National candidate Brett Hudson says people in the electorate believe New Zealand is heading in the right direction.

“A strong economy is important for everyone to achieve their aspirations to allow families and individuals to make decisions with their lives.”

Labour candidate Greg O’Connor says the polls reflect that people feel that there is a need for change.

“Once that pull that was Jacinda Ardern’s arrival to the scene was there I think all of a sudden the momentum has gathered”.

The Labour Party had risen to 43% in the party vote according to the latest Colmar Brunton Poll, 4 percentage points ahead of The National Party on 39%.

Since an August 16 poll the Labour Party has climbed by about 6 percentage points while the National has gone down 5 percentage points.

In the preferred Prime Minister poll Jacinda Ardern now sits on 35%, while Bill English has dropped to 31%.

The Green Party has managed to claw its way back to the 5% threshold it needs to get a seat in Parliament, rising 1% point in the last poll.

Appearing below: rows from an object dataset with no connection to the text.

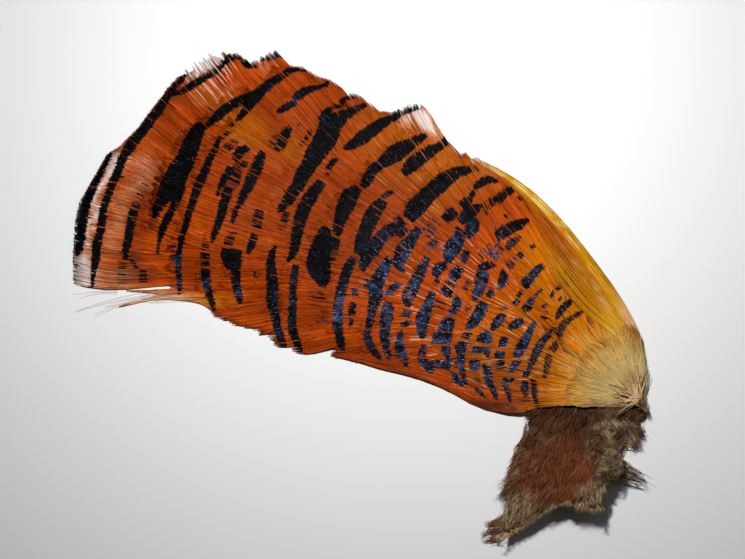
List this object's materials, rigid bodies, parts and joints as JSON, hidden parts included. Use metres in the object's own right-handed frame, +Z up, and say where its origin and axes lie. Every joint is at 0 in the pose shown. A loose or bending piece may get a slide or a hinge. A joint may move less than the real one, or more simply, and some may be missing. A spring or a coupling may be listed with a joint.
{
  "type": "golden pheasant tippet",
  "caption": "Natural feather cape on its dried skin: overlapping orange feathers with black bars, a golden crest edge, a cream crown and a rust-brown face flap, lying flat.",
  "frame": {"origin": "on the flat underside of the nape skin, near its middle", "axes": "+X towards the crown of the head, along the length; +Y towards the crest side; +Z up from the surface it lies on"},
  "size_m": [0.1211, 0.103, 0.009],
  "materials": {
    "tippet_vane": "silky orange barbs with black bars that have a blue gloss",
    "crest_vane": "glossy golden strands",
    "crown_down": "soft matt cream down",
    "skin_and_face_down": "matt dried hide under rust-brown face feathers"
  },
  "bodies": {
    "root": {"tippet_01": "tippet_vane", "tippet_02": "tippet_vane", "tippet_03": "tippet_vane", "tippet_04": "tippet_vane", "tippet_05": "tippet_vane", "tippet_06": "tippet_vane", "tippet_07": "tippet_vane", "tippet_08": "tippet_vane", "tippet_09": "tippet_vane", "tippet_10": "tippet_vane", "tippet_11": "tippet_vane", "tippet_12": "tippet_vane", "tippet_13": "tippet_vane", "tippet_14": "tippet_vane", "tippet_15": "tippet_vane", "tippet_16": "tippet_vane", "tippet_17": "tippet_vane", "tippet_18": "tippet_vane", "tippet_19": "tippet_vane", "tippet_20": "tippet_vane", "tippet_21": "tippet_vane", "tippet_22": "tippet_vane", "tippet_23": "tippet_vane", "tippet_24": "tippet_vane", "tippet_25": "tippet_vane", "tippet_26": "tippet_vane", "tippet_27": "tippet_vane", "tippet_28": "tippet_vane", "tippet_29": "tippet_vane", "tippet_30": "tippet_vane", "tippet_31": "tippet_vane", "tippet_32": "tippet_vane", "tippet_33": "tippet_vane", "tippet_34": "tippet_vane", "tippet_35": "tippet_vane", "tippet_36": "tippet_vane", "tippet_37": "tippet_vane", "tippet_38": "tippet_vane", "tippet_39": "tippet_vane", "tippet_40": "tippet_vane", "tippet_41": "tippet_vane", "tippet_42": "tippet_vane", "tippet_43": "tippet_vane", "tippet_44": "tippet_vane", "tippet_45": "tippet_vane", "tippet_46": "tippet_vane", "tippet_47": "tippet_vane", "tippet_48": "tippet_vane", "tippet_49": "tippet_vane", "tippet_50": "tippet_vane", "tippet_51": "tippet_vane", "tippet_52": "tippet_vane", "crest_feather_1": "crest_vane", "crest_feather_2": "crest_vane", "crest_feather_3": "crest_vane", "crest_feather_4": "crest_vane", "crown_feather_1": "crown_down", "crown_feather_2": "crown_down", "crown_feather_3": "crown_down", "skin_and_face_feathers": "skin_and_face_down"}
  },
  "joints": []
}
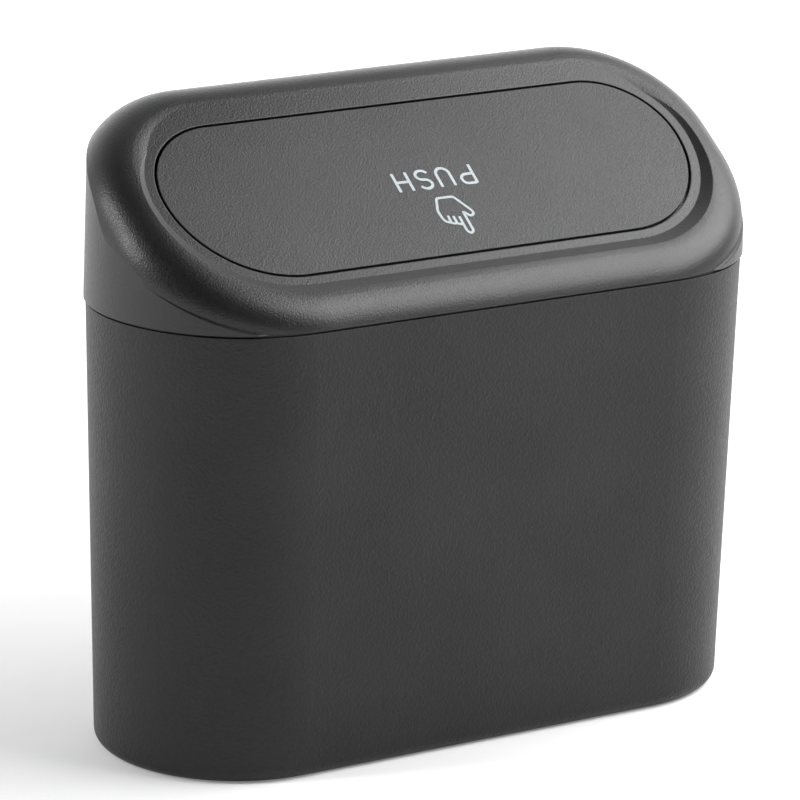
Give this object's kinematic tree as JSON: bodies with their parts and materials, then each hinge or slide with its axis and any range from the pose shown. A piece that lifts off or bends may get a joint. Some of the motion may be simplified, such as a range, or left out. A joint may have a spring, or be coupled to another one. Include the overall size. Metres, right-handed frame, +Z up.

The results weren’t favourable for Winston Peters, who has dropped three percentage points down to 4% as preferred Prime Minister.

New Zealand First also dropped in the party vote by two percentage points to 8%.

Despite this Winston Peters still appears to stand in a decision-maker position because neither National or Labour currently have the ability to form a government without a New Zealand First coalition.